The Dark Sides of Motivation
To keep a “balance” if there are two “positive” types of motivation there are also two “non positive” types as well.
External motivation is easy to understand: these are the activities you are forced to do, for which you see little value, and are not particularly fun (this should not be confused with external goals which will be disused later). Redundant paperwork, some required training's at work, attending regular meetings where nothing is ever accomplished – these are just a few of these often aggravating activities that are the products of external motivation.
Introjected motivation is similar, only in this case it is you, yourself, who is doing the requiring, pushing, and guilt-tripping.
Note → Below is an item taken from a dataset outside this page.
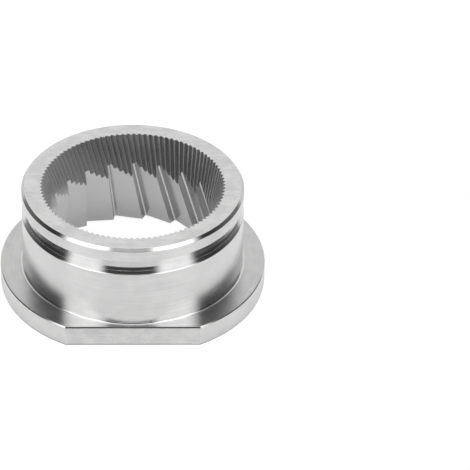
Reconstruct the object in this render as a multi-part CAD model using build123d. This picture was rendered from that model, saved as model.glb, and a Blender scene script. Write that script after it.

You can probably call to mind activities that you thought were neither enjoyable nor very valuable, and yet felt you “ought” to do them, or “should” do them.
Chances are you dragged yourself off to complete them just the same as if there had been a supervisor, military sergeant, or concerned mother looking over your shoulder.
Both of these types of motivation involve some sense of unwillingness, of being controlled by forces one does not fully own and endorse. Introjected motivation is not as problematic as external motivation, because at least we have begun to internalize the motivation into our sense of self.
"If you wish to succeed in life, make perseverance your bosom friend, experience your wise counselor, caution your elder brother, and hope your guardian genius."